Un allié vient au secours des Français : le nouveau gouvernement italien veut aussi en finir avec l’austérité de Monti. Mais il faut se souvenir que les mots dissimulent autant qu’ils révèlent. Lorsque Letta ferme la page de l’austérité, c’est pour ouvrir celle la baisse de la pression fiscale sans endettement, qui ne peut se concevoir qu’avec une diminution de la dépense publique. Ce n’est pas la voie choisie par l’exécutif français, et encore moins celle réclamée par le PS qui demande, comme d’habitude de faire payer par l’impôt des riches la réhabilitation de la dépense publique et l’allongement sine die du retour aux équilibres. La vraie frontière passe entre les pays du nord et ceux du sud de l’Europe. Au nord les bons élèves, les fourmis qui ont fait les réformes nécessaires à temps, dans l’Euroland ou en dehors, et au sud, les cigales qui sont entrées dans l’Euro avec leurs mauvaises habitudes, rachetées, dans le passé, en spoliant les épargnants par des dévaluations, devenues impossibles. L’écran protecteur de l’Euro s’est transformé en piège. Au nord un travail moins rémunéré pour une partie de la population. Au sud un chômage insupportable. Au milieu, la France, avec son secteur public démesuré, ses amortisseurs sociaux qui atténuent les symptômes mais l’empêchent de guérir. L’Espagne subit une cure drastique, mais voit son commerce extérieur s’améliorer. La France faute d’avoir su mettre en œuvre les réformes structurelles indispensables, voit les mauvais chiffres s’accumuler, alors que ses atouts géographiques, démographiques, culturels, ses infrastructures, sa réputation pourraient en faire aisément le champion européen.

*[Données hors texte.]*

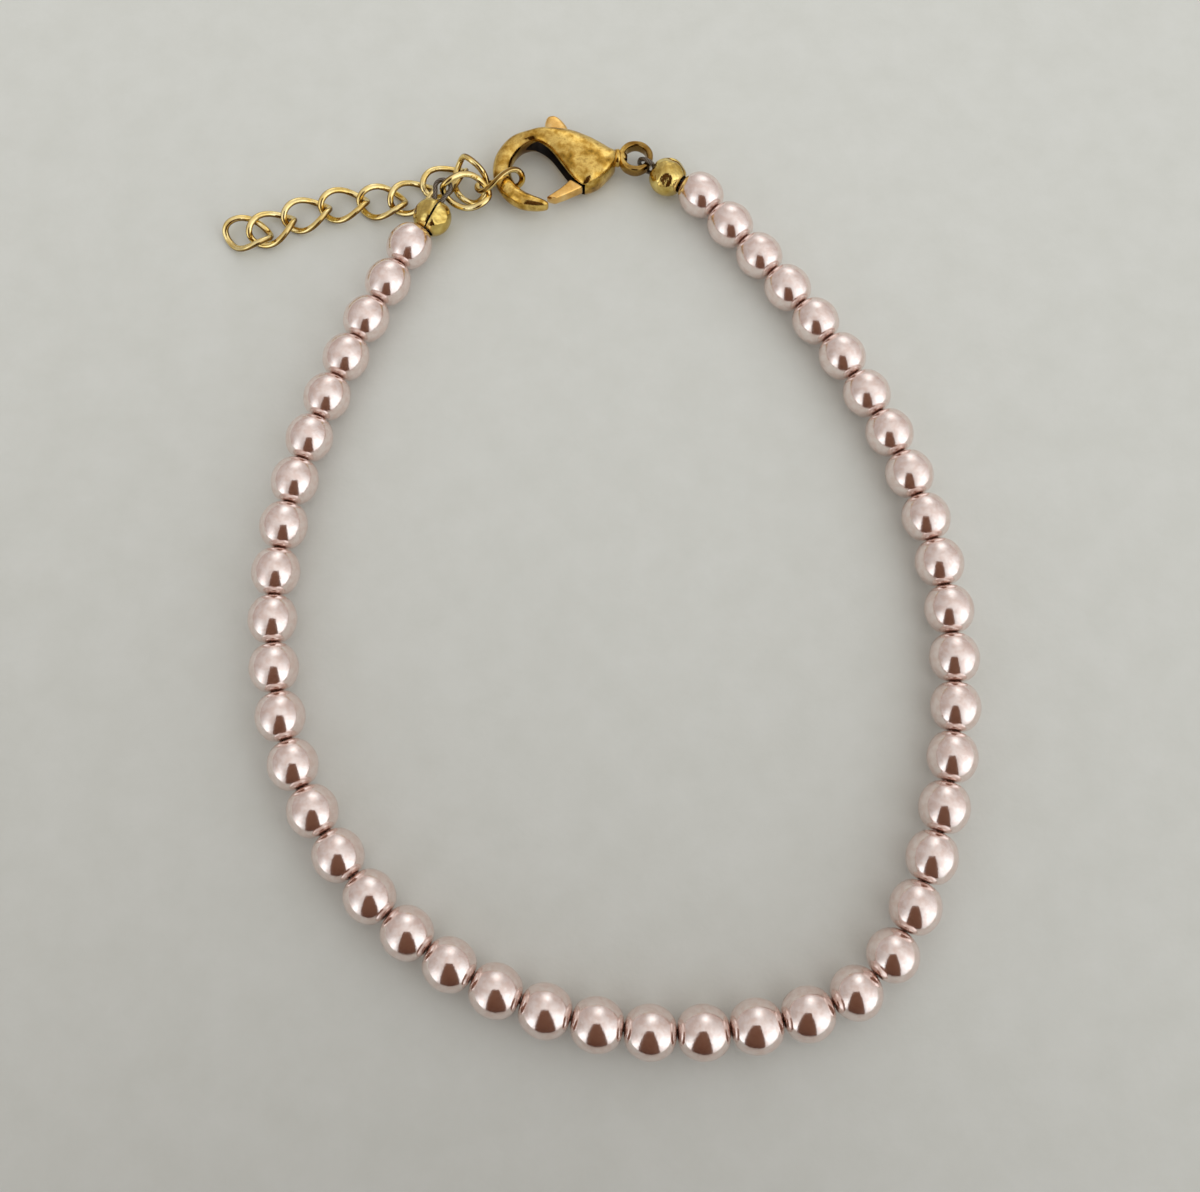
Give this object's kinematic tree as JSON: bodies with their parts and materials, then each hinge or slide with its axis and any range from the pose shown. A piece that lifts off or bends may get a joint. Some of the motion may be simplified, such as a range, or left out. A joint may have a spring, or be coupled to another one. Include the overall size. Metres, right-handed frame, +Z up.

L’Allemagne est aujourd’hui ce champion. Son chômage est à 5,4 % quand le nôtre est à 10,8%. 25% des jeunes Français sont touchés contre 7,7% des Allemands. La croissance allemande est depuis près de dix ans supérieure à la nôtre. Son industrie représente 21% du PIB contre 12 % en France, doublée par le Royaume-Uni. Son excédent commercial est de 190 Milliards d’Euros quand notre déficit, qui persiste de puis dix ans, est en 2012 de 67 Milliards. Les Allemands nous vendent 104 Milliards de marchandises et nous en achètent pour 64 Milliards. Ces résultats sont dus à des choix qui ont été faits avec courage de l’autre côté du Rhin et devant lesquels nous avons reculé. L’UMP ose aujourd’hui reprocher à la gauche d’en appeler à l’héritage, mais durant 10 ans j’ai entendu les gouvernements de droite critiquer les 35 heures et leurs effets sans qu’ils aient l’audace de les abroger ! L’Allemagne a tiré le bilan du recul de l’Europe et elle l’a fait alors même qu’elle devait supporter le poids de la réunification et de la parité du Mark.Elle bénéficie désormais d’un Mark avantageux qui s’appelle l’Euro. Elle a préservé son industrie avec un coût du travail à peine inférieur au nôtre, mais avec un rapport prix-qualité mondialement reconnu. Elle n’a pas hésité à décourager le chômage et à baisser le pouvoir d’achat des salaires dans les services. Elle a choisi le travail. La France, de gauche comme de « droite » a choisi le chômage et l’assistance. Alors, plutôt que de se battre sur les mots, il faut maintenant décider : ou quitter l’Euro et restaurer notre compétitivité grâce à une monnaie dévaluée, soit baisser le coût du travail par une série de vraies réformes structurelles qui comprendront nécessairement la TVA sociale, le système des retraites, la remise en cause du mille-feuille administratif. La droite, hyper-majoritaire pendant de longues années n’a pas eu le courage de le faire. Peut-on raisonnablement imaginer qu’un exécutif de gauche, revenu à la raison, puisse le faire ?
Christian Vanneste
Je ne vois pas le rapport entre le cout du travail et les 35 heures….. Tout le mondre met en cause les 35 heures.
Mais la compétitivité, c’est le cout horaire, pas le temps de travail.
Plutot que de partager la richesse, ne faudrait-il mieux pas partager le travail ?
A l’appuis de mon propos voici une citation:
“Il est une chance que les gens de la nation ne comprennent pas notre système bancaire et monétaire. Parce que si tel étais le cas, je crois qu’il y aurait une révolution avant demanin”. Henry Ford.